Following this, we initialized the PPO agent with a Multi-Layer Perceptron (MLP) policy and set the verbosity level to 1 to enable detailed logging throughout the training process:
    
# Initialize the agent
model = PPO('MlpPolicy', env, verbose=1)


# Training
The agent was trained over 10,000 timesteps, engaging with the environment, gathering experiences, and iteratively refining its policy based on the rewards and outcomes of its actions.

## Training Results
Throughout the training phase, several key metrics were logged, shedding light on the agent's performance and the learning progression. These metrics included the average episode length, average rewards, and various loss metrics essential for understanding the PPO algorithm's optimization dynamics.

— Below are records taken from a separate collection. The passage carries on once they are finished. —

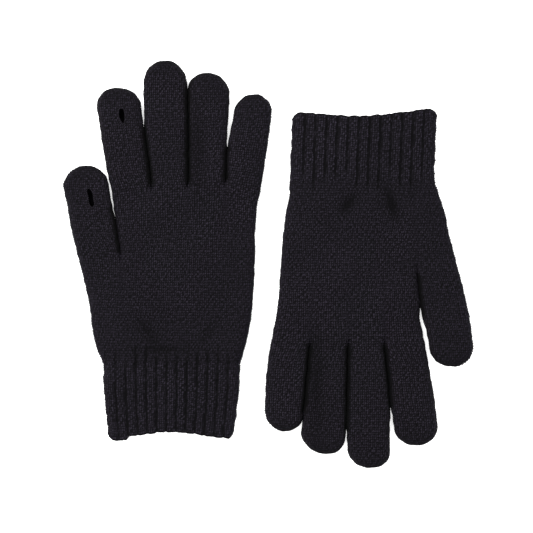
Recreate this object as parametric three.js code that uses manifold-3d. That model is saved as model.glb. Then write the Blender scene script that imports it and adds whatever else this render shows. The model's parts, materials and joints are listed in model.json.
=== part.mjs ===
// A pair of knitted touchscreen gloves lying flat: the left glove palm up with its fingers towards +Y,
// the right glove back up with its fingers towards -Y. Millimetres, +Z up. The pair rests on z = 0
// and the middle of its box is over the origin.
import * as THREE from "three";
import { mergeVertices } from "three/addons/utils/BufferGeometryUtils.js";
import Module from "manifold-3d";

const wasm = await Module();
wasm.setup();

// ---- driving dimensions ----
const THICKNESS = 10; // palm to back, with the knit lying puffed up but empty
const WALL = 2; // one layer of knit
const EDGE_ROUND = 3; // rounding along the side of every tube
const EDGE_STEPS = 2;
const GAP = 0.4; // between a piece and its neighbour
const FOLD_PAST_CROTCH = 7; // a digit folds this far past the fork it grows from
const ROOT_OVERLAP = 10; // how far a digit's tube reaches into the hand
const TIP_STEPS = 12; // sides of a round fingertip
const WRIST_OVERLAP = 7; // the cuff's outline runs this far past the wrist line before it is cut there
const MOUTH_REACH = 10; // the hand's hollow is opened this far to each side of the wrist line
const PAST_HEM = 15; // the cuff's hollow runs this far past its hem
const SLIT = { width: 2.4, binding: 1.3, lift: 0.3 }; // touch opening and its sewn edge
const ELASTIC = { fromWrist: 8, width: 1.2, deep: 0.8, clear: 0.3, skin: 0.6 };

// Each glove is described in its own frame: the origin is in the middle of the wrist line, +Y runs to
// the fingers and the thumb is at -X. A digit has the two ends of its root, from the thumb's side to the
// little finger's side, the middle of its round tip and the tip's radius.
const LEFT = {
  side: "left",
  place: [-58.6, -59.5],
  turn: 0,
  palmUp: true,
  fingerFold: 115,
  fingerBend: 139,
  thumbBend: 22,
  cuff: { wrist: 41.3, hem: [[-38.2, -46.7], [0, -42], [37.4, -45]] },
  thumbSide: [[-41.3, 0], [-46, 12], [-49.5, 32], [-53.4, 52], [-57.7, 66.8]],
  littleSide: [[53.6, 106], [52.6, 98], [50.4, 70], [49.2, 38], [45.6, 16], [41.3, 0]],
  indexSide: [[-31.1, 65.6], [-35.8, 98], [-36.6, 104]],
  digits: {
    thumb: { root: [[-57.7, 66.8], [-31.1, 65.6]], tip: [-51.9, 106.2], radius: 13.6 },
    index: { root: [[-36.6, 104], [-12.5, 106.8]], tip: [-32.2, 153.6], radius: 13.4 },
    middle: { root: [[-12.5, 106.8], [9.7, 108.1]], tip: [-4, 170.4], radius: 12.9 },
    ring: { root: [[9.7, 108.1], [32.2, 109.3]], tip: [21.9, 163.5], radius: 12.6 },
    little: { root: [[32.2, 109.3], [53.6, 106]], tip: [48.6, 151.6], radius: 11.7 },
  },
};
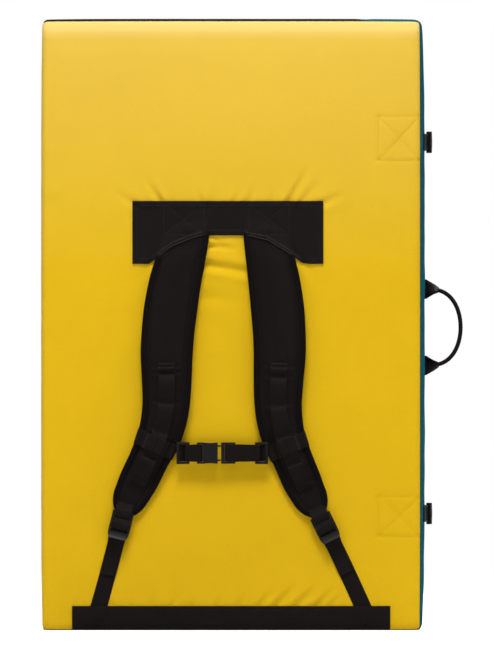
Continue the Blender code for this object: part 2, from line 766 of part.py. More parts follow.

# A brief overview of the training progression based on the logs:

There was a consistent increase in the average length of episodes and the average rewards, indicating the agent's successful learning to keep the pole balanced for longer periods.
Performance indicators such as frames per second (fps) and total timesteps were monitored, providing insight into the training process's efficiency.
The monitoring of loss metrics (e.g., policy gradient loss, value loss) ensured the stability and effectiveness of the learning algorithm.
For instance, towards the end of training:

The average episode length improved to about 63.6 steps.
The average reward per episode also increased, reflecting the agent's enhanced ability to maintain the pole's balance.
Evaluation and Visualization
Post-training, the agent's performance was evaluated through its interaction with the environment, employing the learned policy. Although direct visualization results are not displayed in this report, they can be achieved by running the provided code within an environment that supports rendering, enabling qualitative assessment of the agent's behavior.

## Conclusion
The observed improvements in episode length and rewards throughout the training iterations demonstrate the effectiveness of the PPO algorithm and an MLP policy in mastering the CartPole-v1 task. This project not only showcases the capabilities of contemporary reinforcement learning techniques but also lays the groundwork for addressing more complex environments and challenges within the domain.